Posters, university campaigns, and awkward PSAs starring Hilary Duff have all tried to combat the use of this phrase while appealing to a school-age demographic, but most of them don’t examine how this casual, everyday language may affect queer identities on a much larger scale. Saying “that’s so gay” or using a queer identity in a negative context construct queerness as a negative trait. Replacing a negative adjective with a queer identity “others” queerness, labeling it as undesirable and deviant from the “norm” of heterosexuality. At the same time, this language reinforces the dominant view in society of (typically white, cisgender, monogamous, middle-class) heterosexuality as the “default” and “good” sexuality.

That’s heteronormativity at work, and it creates a system where queer folks must justify their existence on a day-to-day basis. Heteronormativity creates a power imbalance in which straight folks are privileged in many ways. Cisgender straight folks, for example, can assume that they will be around someone of their own gender/sexual identity when they walk into a room, and that they will receive unwavering social acceptance from their peers. Far too often, these simple privileges are taken for granted. When a straight person calls something “gay” when they mean to call it annoying, ridiculous, or uncool, they are failing to recognize the privilege that they hold in society and the power that their language choices have. Using queerness as an insult harms, silences, and invalidates the identities of queer folks, creating an environment where heterosexuality is assumed “unless otherwise proven,” while queerness continues to be stigmatized as the “abnormal” and “deviant.”

The same goes for the common saying “no homo.” This phrase is used when someone does not want to be perceived as queer after saying or doing something that they perceive as “queer.” For example, a self-identified straight man could say something along the lines of this to his male friend: “I totally want to give you a hug – no homo, though.” The person who uses this phrase may feel as though their masculinity and heterosexuality are in question, and will therefore go to great lengths to separate themselves from queerness.

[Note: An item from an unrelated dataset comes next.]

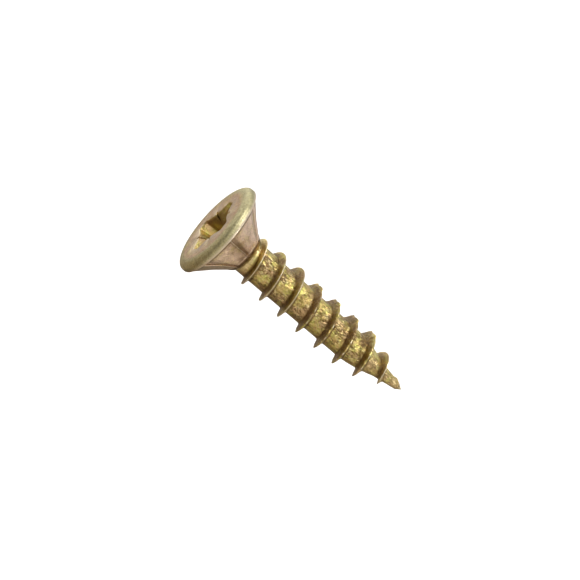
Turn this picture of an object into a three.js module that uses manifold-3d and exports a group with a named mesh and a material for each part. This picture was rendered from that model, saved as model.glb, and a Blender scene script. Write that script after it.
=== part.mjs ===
// Countersunk wood screw, 4 x 20 mm, with a cross recess: one cold-headed, thread-rolled piece of steel.
// Millimetres, +Z up. The screw's axis is Z: the head's flat face lies at z = 0, the point at z = -LENGTH.
// Angles are measured about Z from +X.

import * as THREE from 'three';
import { mergeVertices } from 'three/addons/utils/BufferGeometryUtils.js';
import Module from 'manifold-3d';

// Whole screw
const LENGTH = 19.7;
const SIDES = 48; // facets round the turned body

// Head
const HEAD_RADIUS = 4.0;
const FACE_RADIUS = 3.0; // flat part of the face, inside the rounded edge
const EDGE_DROP = 0.46; // height of the rounded edge
const EDGE_POWER = 0.77; // below 1 the edge is fuller than an ellipse
const EDGE_STEPS = 4;
const RIM_BAND = 0.23; // straight band below the rounded edge
const CONE_WAIST = { radius: 2.63, z: -2.1 }; // where the cone's slope eases
const CONE_END = { radius: 1.45, z: -3.53 };

// Cutting pockets under the head, a ratchet of equal teeth round the cone
const POCKETS = 8;
const POCKET_RAMP = 0.75; // share of a tooth taken by its gentle ramp
const RAMP_DEPTH = 0.07;
const POCKET_DEPTH = 0.2;
const POCKET_TOP = -0.75;
const POCKET_BOTTOM = -3.3;

// Cross recess. Each cut is a bar across the axis: its span from end to end, its width in the middle
// and its width at the ends, at the face and at its floor.
const WINGS = {
  face: { span: 4.52, middle: 2.86, end: 0.88 },
  floor: { span: 2.3, middle: 1.06, end: 0.72 },
  depth: 2.3,
};
const HUB = { // a square set at 45 degrees to the wings
  face: { span: 3.2, middle: 3.2, end: 3.2 },
  floor: { span: 1.4, middle: 1.4, end: 1.4 },
  depth: 1.6,
};
const GROOVES = { // narrow grooves between the wings, which run out on the face
  face: { span: 3.84, middle: 0.16, end: 0.16 },
  floor: { span: 1.8, middle: 0.16, end: 0.16 },
  depth: 0.98,
};
const RECESS_TURN = 13; // degrees from +X to the nearest wing
const CUTTER_RISE = 0.2; // how far the cutters stand above the face

// Shank
const NECK_RADIUS = 1.4;
const CORE_RADIUS = 1.27; // where the shank starts to taper
const NECK_Z = -4.0;
const TAPER_START = -13.8;
const TAPER_CONTROL = { radius: 1.26, z: -15.3 }; // pull of the curve that rounds the shank into the point
const TAPER_END = { radius: 0.62, z: -17.3 };
const POINT_BASE = { radius: 0.3, z: -19.25 };

// Thread: a single right-hand start. Turns are counted down the screw from the crest's first pass over +X.
const PITCH = 1.893;
const FIRST_CREST = -3.755;
const THREAD_FROM = -0.14; // turns
const THREAD_TO = 8.1;
const RUN_IN = 0.18; // turns over which the crest rises out of the neck
const RUN_IN_RADIUS = 1.42;
const CREST_LINE = [ // the crest's radius down the screw: full by the third turn, then down with the point
  { z: -3.7, radius: 1.88 },
  { z: -7.5, radius: 2.0 },
  { z: -15.1, radius: 1.96 },
  { z: -17.1, radius: 1.37 },
  { z: -18.0, radius: 0.84 },
  { z: -19.05, radius: 0.36 },
];
const STEPS_PER_TURN = 33;
const CREST_HALF_WIDTH = 0.055;
const FLANK_SLOPE = Math.tan(THREE.MathUtils.degToRad(19));
const ROOT_BURIAL = 0.14; // how deep the thread's foot is sunk into the shank

// Saw teeth ground into the lower crests
const TEETH_PER_TURN = 11;
const TEETH_FROM = 2.6; // turns
const TEETH_TO = 6.5;
const TOOTH_PHASE = 0.6; // share of a tooth before the first peak
const TOOTH_DROPS = [0, 0.13, 0.1]; // crest drop at the third points of a tooth, from its peak

const STEEL = new THREE.MeshStandardMaterial({ color: 0xb49a72, roughness: 0.34, metalness: 1.0 });

const { lerp, clamp, degToRad } = THREE.MathUtils;

const manifold = await Module();
manifold.setup();

function toSolid(geometry) {
  const plain = geometry.clone();
  plain.deleteAttribute('normal');
  plain.deleteAttribute('uv');
  const merged = mergeVertices(plain, 1e-5);
  return new manifold.Manifold(new manifold.Mesh({
    numProp: 3,
    vertProperties: new Float32Array(merged.attributes.position.array),
    triVerts: new Uint32Array(merged.index.array),
  }));
}

function toGeometry(solid) {
  const mesh = solid.getMesh();
  const geometry = new THREE.BufferGeometry();
  geometry.setAttribute('position', new THREE.BufferAttribute(new Float32Array(mesh.vertProperties), 3));
  geometry.setIndex(new THREE.BufferAttribute(new Uint32Array(mesh.triVerts), 1));
  geometry.computeVertexNormals();
  return geometry;
}

function between(from, to, z) {
  return lerp(from.radius, to.radius, clamp((z - from.z) / (to.z - from.z), 0, 1));
}

const taperCurve = new THREE.QuadraticBezierCurve(
  new THREE.Vector2(CORE_RADIUS, TAPER_START),
  new THREE.Vector2(TAPER_CONTROL.radius, TAPER_CONTROL.z),
  new THREE.Vector2(TAPER_END.radius, TAPER_END.z),
);

// Outline of the turned body from the point up to the centre of the face, as (radius, z)
function bodyOutline() {
  const outline = [
    new THREE.Vector2(0, -LENGTH),
    new THREE.Vector2(POINT_BASE.radius, POINT_BASE.z),
    ...taperCurve.getPoints(4).reverse(),
    new THREE.Vector2(NECK_RADIUS, NECK_Z),
    new THREE.Vector2(CONE_END.radius, CONE_END.z),
    new THREE.Vector2(lerp(CONE_WAIST.radius, CONE_END.radius, 0.8), lerp(CONE_WAIST.z, CONE_END.z, 0.8)),
    new THREE.Vector2(CONE_WAIST.radius, CONE_WAIST.z),
    new THREE.Vector2(HEAD_RADIUS - 0.14, -EDGE_DROP - RIM_BAND - 0.15),
    new THREE.Vector2(HEAD_RADIUS, -EDGE_DROP - RIM_BAND),
  ];
  for (let i = 0; i <= EDGE_STEPS; i += 1) {
    const turn = i / EDGE_STEPS * Math.PI / 2;
    const radius = lerp(FACE_RADIUS, HEAD_RADIUS, Math.cos(turn) ** EDGE_POWER);
    outline.push(new THREE.Vector2(radius, -EDGE_DROP * (1 - Math.sin(turn))));
  }
  outline.push(new THREE.Vector2(0, 0));
  return outline;
}

// Depth of the ratchet under the head at an angle: a gentle ramp, a steeper fall, then a sheer wall
function pocketDepth(angle) {
  const along = THREE.MathUtils.euclideanModulo(-angle / (2 * Math.PI) * POCKETS, 1);
  if (along < POCKET_RAMP) return RAMP_DEPTH * along / POCKET_RAMP;
  return lerp(RAMP_DEPTH, POCKET_DEPTH, (along - POCKET_RAMP) / (1 - POCKET_RAMP));
}

function turnedBody() {
  const geometry = new THREE.LatheGeometry(bodyOutline(), SIDES);
  geometry.rotateX(Math.PI / 2);
  const position = geometry.attributes.position;
  for (let i = 0; i < position.count; i += 1) {
    const z = position.getZ(i);
    if (z > POCKET_TOP || z < POCKET_BOTTOM) continue;
    const x = position.getX(i);
    const y = position.getY(i);
    const radius = Math.hypot(x, y);
    const scale = (radius - pocketDepth(Math.atan2(y, x))) / radius;
    position.setXY(i, x * scale, y * scale);
  }
  return toSolid(geometry);
}

// Radius of the plain shank at a height
function coreRadius(z) {
  if (z > TAPER_START) return between({ radius: NECK_RADIUS, z: NECK_Z }, { radius: CORE_RADIUS, z: TAPER_START }, z);
  if (z < TAPER_END.z) return between(TAPER_END, POINT_BASE, z);
  return taperCurve.getPoint((z - TAPER_START) / (TAPER_END.z - TAPER_START)).x;
}

// Crest radius of the thread, before its saw teeth
function crestRadius(turn) {
  const z = FIRST_CREST - PITCH * turn;
  const below = CREST_LINE.findIndex((station) => z > station.z);
  if (below < 0) return CREST_LINE.at(-1).radius;
  const full = between(CREST_LINE[Math.max(below - 1, 0)], CREST_LINE[Math.max(below, 1)], z);
  return lerp(RUN_IN_RADIUS, full, clamp((turn - THREAD_FROM) / RUN_IN, 0, 1));
}

function toothDrop(turn) {
  if (turn < TEETH_FROM || turn > TEETH_TO) return 0;
  const along = THREE.MathUtils.euclideanModulo(turn * TEETH_PER_TURN - TOOTH_PHASE, 1);
  return TOOTH_DROPS[Math.round(along * TOOTH_DROPS.length) % TOOTH_DROPS.length];
}

// The thread starts as a long box: its length becomes the turns, its height the depth of the thread
// (sunk foot to crest) and its width the thickness of the thread.
function thread() {
  const steps = Math.round((THREAD_TO - THREAD_FROM) * STEPS_PER_TURN);
  const geometry = new THREE.BoxGeometry(1, 1, 1, steps, 1, 1);
  const position = geometry.attributes.position;
  for (let i = 0; i < position.count; i += 1) {
    const turn = lerp(THREAD_FROM, THREAD_TO, position.getX(i) + 0.5);
    const atCrest = position.getY(i) > 0;
    const side = Math.sign(position.getZ(i));
    const z = FIRST_CREST - PITCH * turn;
    const core = coreRadius(z);
    const crest = crestRadius(turn);
    const radius = atCrest ? crest - toothDrop(turn) : core - Math.min(ROOT_BURIAL, core * 0.4);
    const halfWidth = CREST_HALF_WIDTH + (crest - radius) * FLANK_SLOPE;
    const angle = -turn * 2 * Math.PI;
    position.setXYZ(i, radius * Math.cos(angle), radius * Math.sin(angle), z + side * halfWidth);
  }
  return toSolid(geometry);
}

// One bar of the recess, turned about the axis
function barCutter({ face, floor, depth }, turn) {
  const geometry = new THREE.BoxGeometry(1, 1, depth + CUTTER_RISE, 2, 1, 1);
  geometry.translate(0, 0, (CUTTER_RISE - depth) / 2);
  const position = geometry.attributes.position;
  for (let i = 0; i < position.count; i += 1) {
    const down = -position.getZ(i) / depth;
    const out = Math.abs(position.getX(i)) * 2;
    const width = lerp(lerp(face.middle, floor.middle, down), lerp(face.end, floor.end, down), out);
    position.setX(i, position.getX(i) * lerp(face.span, floor.span, down));
    position.setY(i, position.getY(i) * width);
  }
  geometry.rotateZ(degToRad(turn));
  return toSolid(geometry);
}

function crossRecess() {
  const wings = barCutter(WINGS, RECESS_TURN).add(barCutter(WINGS, RECESS_TURN + 90));
  const grooves = barCutter(GROOVES, RECESS_TURN + 45).add(barCutter(GROOVES, RECESS_TURN + 135));
  return wings.add(grooves).add(barCutter(HUB, RECESS_TURN + 45));
}

const screw = new THREE.Mesh(toGeometry(turnedBody().add(thread()).subtract(crossRecess())), STEEL);
screw.name = 'wood_screw';

const part = new THREE.Group();
part.add(screw);

export default part;
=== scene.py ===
"""A yellow-zinc countersunk wood screw, 4 x 20 mm, in a plain white studio."""

import math
from types import SimpleNamespace

import bmesh
import bpy
import numpy as np
from mathutils import Matrix, Vector
from mathutils.geometry import delaunay_2d_cdt


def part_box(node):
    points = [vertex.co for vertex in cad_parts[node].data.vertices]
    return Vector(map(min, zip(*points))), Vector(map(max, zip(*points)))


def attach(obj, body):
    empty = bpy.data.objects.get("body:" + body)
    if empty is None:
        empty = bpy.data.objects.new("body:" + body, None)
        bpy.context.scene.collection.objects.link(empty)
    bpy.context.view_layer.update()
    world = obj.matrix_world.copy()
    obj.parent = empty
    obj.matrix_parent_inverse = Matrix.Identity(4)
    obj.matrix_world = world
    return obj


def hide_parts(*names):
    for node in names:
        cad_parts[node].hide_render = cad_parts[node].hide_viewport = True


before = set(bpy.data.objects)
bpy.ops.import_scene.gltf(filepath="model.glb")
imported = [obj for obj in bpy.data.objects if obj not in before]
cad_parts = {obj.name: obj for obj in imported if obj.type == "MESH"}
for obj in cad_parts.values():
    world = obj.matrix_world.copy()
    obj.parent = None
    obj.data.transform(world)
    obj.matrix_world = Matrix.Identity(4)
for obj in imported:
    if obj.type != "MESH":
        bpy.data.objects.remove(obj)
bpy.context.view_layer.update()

# Everything below is in millimetres until a mesh is written, in the row's frame: the screw's axis is Z,
# its flat face is at z = 0 and its point is at z = -LENGTH. Angles are about Z from +X.
MM = 0.001
NODE = "wood_screw"
screw_low, screw_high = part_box(NODE)
HEAD_RADIUS = (screw_high[0] - screw_low[0]) / 2 / MM
LENGTH = (screw_high[2] - screw_low[2]) / MM

# Mesh fineness
COLUMNS = 216  # vertices round the screw, a multiple of the pockets
CONE_RINGS = 40
EDGE_RINGS = 14
RECESS_LEVELS = 8
WELD_DISTANCE = 0.0002
SHARP_ANGLE = math.radians(38)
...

This, of course, is problematic in many ways. It perpetuates common stereotypes of queer folks (in particular, gay/queer men) as being effeminate, hypersexual, and weak – and therefore “lesser” than “strong, masculine” heterosexuality. These tropes also erase the fluidity of masculinity, which exists on a spectrum, by creating binary expectations of what masculinity should be. The strong, silent, unemotional cisgender man is not every man. Some men, for example, have vaginas. Some men are in queer relationships. Some men work in “traditionally feminine” careers such as nursing or teaching. Saying “no homo” positions “clear and unquestioned” (cis)heterosexuality as the ideal for everyone, while positioning queerness as inferior, unacceptable, and something that must be avoided.

In short, phrases such as “that’s so gay” and “no homo” stigmatize queer identities and experiences. This language can be especially harmful for queer youth who are growing up in unsafe homes, workplaces, and classrooms. As we work to create safer spaces on- and off-campus for LGBTQIA2S+ students, we must constantly evaluate and unlearn the barriers that prevent queer folks from living honestly and authentically. Removing these phrases from our everyday language is a good start.

Use/context Alternatives
“This assignment for English is so gay.” Boring, difficult, unnecessary, pointless, time-consuming, tedious
“My mom and dad grounded me for a week. They’re being so gay.” Unreasonable, unfair, ridiculous, annoying, obnoxious, irritating
“I don’t want to see that movie – it looks gay.” Dull, uninteresting, bad, weird, uncool, like it doesn’t pass the Bechdel test
“I love you, man – no homo.” “You’re a great friend, and I really love and care about you! You’re very important to me.”